On Tue, Apr 01, 2025 at 05:13:46PM -0700, Bill Wendling wrote:
> On Tue, Apr 1, 2025 at 8:29 AM Martin Uecker <uec...@tugraz.at> wrote:
> > Am Dienstag, dem 01.04.2025 um 15:01 +0000 schrieb Qing Zhao:
> > > > On Apr 1, 2025, at 10:04, Martin Uecker <uec...@tugraz.at> wrote:
> > > > Am Montag, dem 31.03.2025 um 13:59 -0700 schrieb Bill Wendling:
> > > > > > I'd like to offer up this to solve the issues we're facing. This is 
> > > > > > a
> > > > > > combination of everything that's been discussed here (or at least 
> > > > > > that
> > > > > > I've been able to read in the centi-thread :-).
> > > >
> > > > Thanks! I think this proposal much better as it avoids undue burden
> > > > on parsers, but it does not address all my concerns.
> > > >
> > > >
> > > > From my side, the issue about compromising the scoping rules of C
> > > > is also about unintended non-local effects of code changes. In
> > > > my opinion, a change in a library header elsewhere should not cause
> > > > code in a local scope (which itself might also come from a macro) to
> > > > emit a warning or require a programmer to add a workaround. So I am
> > > > not convinced that adding warnings or a workaround such as
> > > > __builtin_global_ref  is a good solution.
> 
> To clarify, I'm not in favor of adding a generalized new scoping rule
> to C, but only for identifiers in attributes.

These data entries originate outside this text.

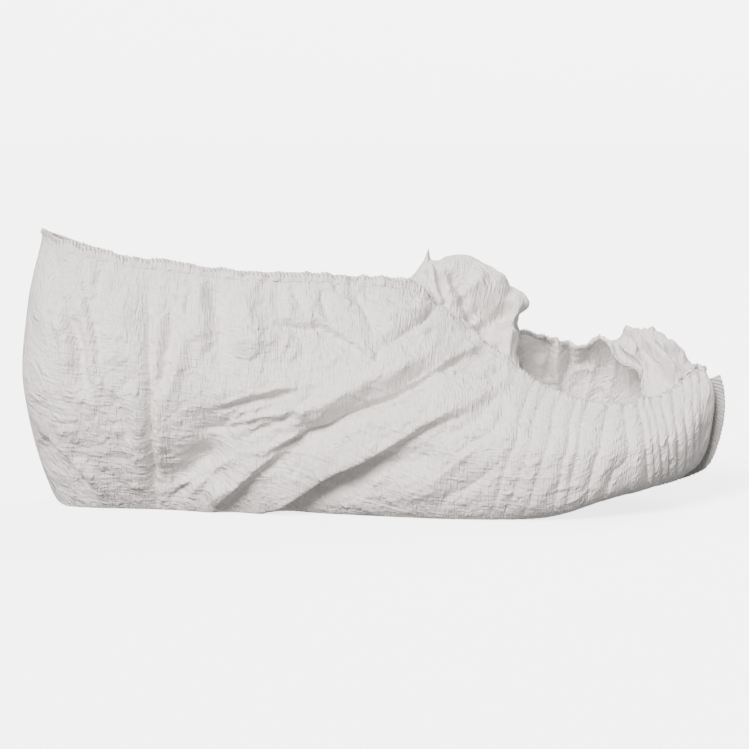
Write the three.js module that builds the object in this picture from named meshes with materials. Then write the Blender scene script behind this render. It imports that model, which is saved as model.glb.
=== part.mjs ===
// A disposable shoe cover of white flash-spun plastic sheet, standing on its sole with its
// mouth open, as it keeps its form when a shoe has been drawn out of it.
//
// Two side panels meet at the heel's back, along the keel under the sole and round the toe.
// An overlocked seam closes that join: it stands out as a fin round the toe and turns flat
// into a shallow channel under the sole. A gathered elastic hem runs all round the mouth.
// The right panel's hem lies taut. The left panel puffs up over the elastic at the instep
// and at the toe, and rolls inwards there until its hem meets the right one.
//
// Millimetres. +X points to the toe, +Y to the wearer's left and +Z up.
import * as THREE from "three";

// Driving sizes.
const LENGTH = 310; // heel's back to the toe seam's edge
const WALL = 1.3; // modelled thickness of the sheet
const GAP = 0.3; // clearance between two pieces that are sewn together
const HEM_GAP = 0.45; // the same between a panel and the hem, which twists along the mouth
const HEM_HEIGHT = 4; // the elastic hem, measured down from the mouth's edge
const HEM_THICKNESS = 1.8;
const SEAM_WIDTH = 5; // the overlocked allowance, from the panels to its edge
const SEAM_THICKNESS = 1.6;
const SEAM_TURN = { from: 104, to: 138 }; // X along which the flat seam rises into the fin
const SEAM_DROP = 0.6; // further clearance below the keel where the seam lies flat
const CHANNEL_DEPTH = 3.4; // lift of the sole along the keel, which houses the seam
const CHANNEL_HALF_WIDTH = 12;
const SLACK = 5; // outward bulge of the side walls above the belly, halved at the ends

// Each line below runs from the heel's back (along 0) to the toe's front (along LENGTH).
// The sole and the belly are given for the left side, and the right side mirrors them.
const KEEL = [
  { along: 0, x: -131, y: 0, z: 1 },
  { along: 20, x: -118, y: 0, z: 0 },
  { along: 90, x: -62, y: 0, z: 0 },
  { along: 180, x: 24, y: 0, z: 0 },
  { along: 235, x: 76, y: 0, z: 0 },
  { along: 262, x: 100, y: 0, z: 6 },
  { along: 285, x: 120, y: 0, z: 11.2 },
  { along: 300, x: 132, y: 0, z: 14.6 },
  { along: 310, x: 139.5, y: 0, z: 17 },
];
const SOLE_EDGE = [
  { along: 0, x: -142.3, y: 0, z: 5 },
  { along: 8, x: -138, y: 11, z: 1.5 },
  { along: 20, x: -128, y: 19, z: 0 },
  { along: 45, x: -106, y: 24, z: 0 },
  { along: 85, x: -67, y: 31, z: 0 },
  { along: 102, x: -51, y: 33, z: 0 },
  { along: 114, x: -39, y: 31, z: 2 },
  { along: 126, x: -28, y: 31, z: 1 },
  { along: 145, x: -10, y: 33.5, z: 0 },
  { along: 180, x: 26, y: 42, z: 0 },
  { along: 210, x: 56, y: 46, z: 0.3 },
  { along: 235, x: 80, y: 44, z: 4 },
  { along: 258, x: 102, y: 38, z: 10.5 },
  { along: 278, x: 121, y: 27, z: 13.5 },
  { along: 295, x: 136, y: 14, z: 16 },
  { along: 310, x: 145.5, y: 0, z: 20.5 },
];
const BELLY = [
  { along: 0, x: -154.3, y: 0, z: 53 },
  { along: 8, x: -151.5, y: 17, z: 52 },
  { along: 20, x: -139, y: 31, z: 50 },
  { along: 45, x: -111, y: 39, z: 48 },
  { along: 90, x: -64, y: 43, z: 46 },
  { along: 140, x: -14, y: 47, z: 42 },
  { along: 180, x: 26, y: 52, z: 37 },
  { along: 210, x: 56, y: 56, z: 33 },
  { along: 235, x: 81, y: 56, z: 30 },
  { along: 258, x: 104, y: 50, z: 29 },
  { along: 278, x: 125, y: 38, z: 31 },
  { along: 295, x: 141, y: 21, z: 34 },
  { along: 310, x: 150.5, y: 0, z: 37 },
];
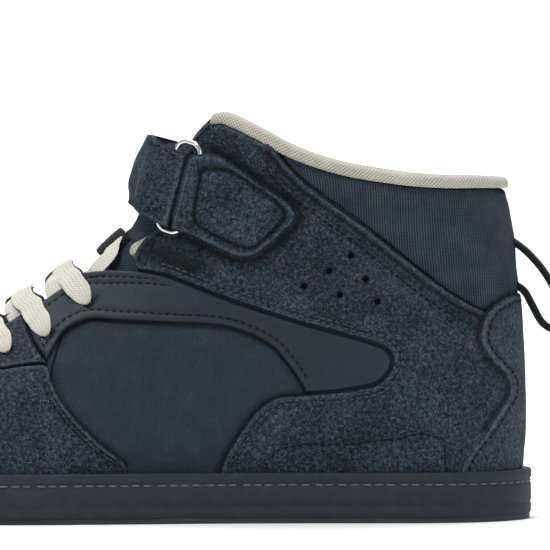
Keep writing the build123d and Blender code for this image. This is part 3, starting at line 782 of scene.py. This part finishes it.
# ---- camera, light and floor
VIEW_CENTRE = Vector((0.0489, -0.035, 0.0942))
VIEW_WIDTH = 0.209
VIEW_DISTANCE = 2.6
VIEW_RISE = math.radians(1.5)
SENSOR = 36.0


def add_camera():
    data = bpy.data.cameras.new("camera")
    data.sensor_width = SENSOR
    data.lens = SENSOR * VIEW_DISTANCE / VIEW_WIDTH
    data.clip_end = 50
    camera = bpy.data.objects.new("camera", data)
    camera.location = VIEW_CENTRE + VIEW_DISTANCE * Vector((0, -math.cos(VIEW_RISE), math.sin(VIEW_RISE)))
    camera.rotation_euler = (math.pi / 2 - VIEW_RISE, 0, 0)
    bpy.context.scene.collection.objects.link(camera)
    bpy.context.scene.camera = camera


def add_light(name, place, target, size, power, colour=(1, 1, 1)):
    data = bpy.data.lights.new(name, "AREA")
    data.shape = "RECTANGLE"
    data.size, data.size_y = size
    data.energy = power
    data.color = colour
    light = bpy.data.objects.new(name, data)
    light.location = place
    light.rotation_euler = (Vector(target) - Vector(place)).to_track_quat("-Z", "Y").to_euler()
    bpy.context.scene.collection.objects.link(light)


def add_stage():
    """A pale sweep: a floor that curves up into a wall far behind the boot."""
    reach, bend, rise = 2.5, 0.8, 2.2
    steps = 24
    profile = [(-3.2, 0.0)] + [
        (reach + bend * math.sin(a), bend * (1 - math.cos(a)))
        for a in (k * math.pi / 2 / steps for k in range(steps + 1))
    ] + [(reach + bend, bend + rise)]
    points = [(x, y, z) for y, z in profile for x in (-4.0, 4.0)]
    faces = [(2 * i, 2 * i + 1, 2 * i + 3, 2 * i + 2) for i in range(len(profile) - 1)]
    mesh = bpy.data.meshes.new("sweep")
    mesh.from_pydata(points, [], faces)
    paper = Shader("sweep_paper", Roughness=0.95, Specular_IOR_Level=0.1)
    paper.colour(paper.ramp(paper.noise(3.0), [(0.3, (0.9, 0.9, 0.9, 1)), (0.7, (0.93, 0.93, 0.93, 1))]))
    mesh.materials.append(paper.material)
    obj = bpy.data.objects.new("sweep", mesh)
    bpy.context.scene.collection.objects.link(obj)


def add_studio():
    world = bpy.data.worlds.new("studio")
    world.use_nodes = True
    world.node_tree.nodes["Background"].inputs[0].default_value = (0.95, 0.97, 1.0, 1)
    world.node_tree.nodes["Background"].inputs[1].default_value = 0.42
    bpy.context.scene.world = world
    bpy.context.scene.view_settings.view_transform = "Standard"
    add_light("key", (-0.5, -1.1, 2.0), (0.03, 0, 0.08), (0.5, 0.5), 30)
    add_light("fill", (1.5, -1.8, 0.7), (0.06, 0, 0.08), (1.4, 1.2), 7)
    add_light("top", (0.1, 0.4, 1.8), (0.03, 0, 0.08), (0.9, 0.9), 18)
    add_light("wall", (0.0, 1.2, 2.6), (0.0, 3.2, 0.3), (3.0, 1.0), 90)


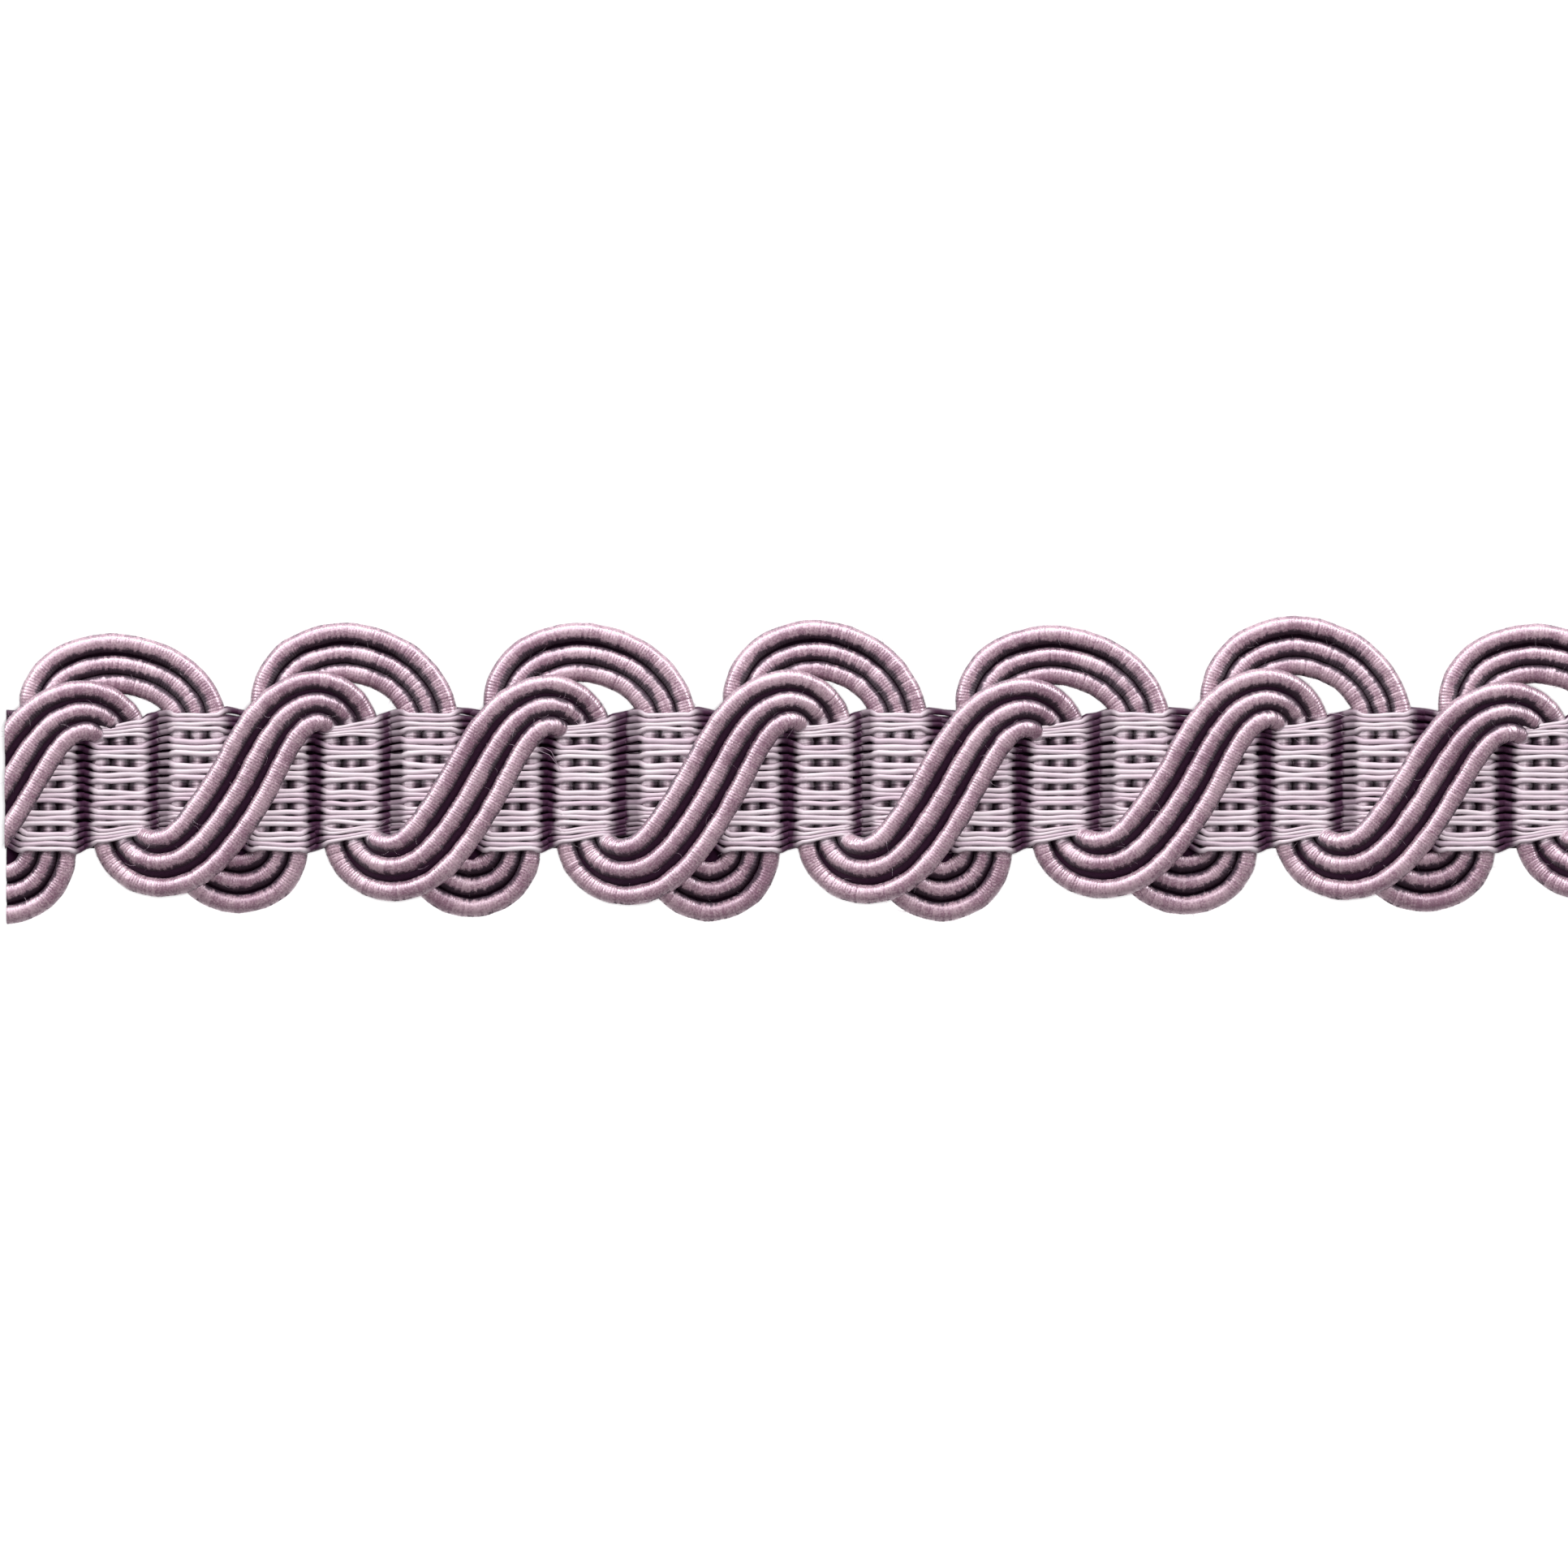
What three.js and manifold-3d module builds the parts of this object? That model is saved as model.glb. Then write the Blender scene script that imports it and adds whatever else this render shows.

From what I've seen in

There are existing attributes which support general expressions in their
arguments, e.g. the assume attribute, OpenMP attributes etc.  Those definitely
shouldn't change behavior if some new behavior for identifier lookup in 
attributes
is added.
Many others do support identifiers as their arguments (e.g. mode attribute,
2 argument malloc attribute, ...).  Those can't change behavior either.

I think using either a predefined identifier or self-declared one is the
only reasonable way to go (whether it represents something like this pointer
in C++ or in the latter case possibly forward declaration of the member), 
otherwise
it will be hard to understand for users and very much error prone.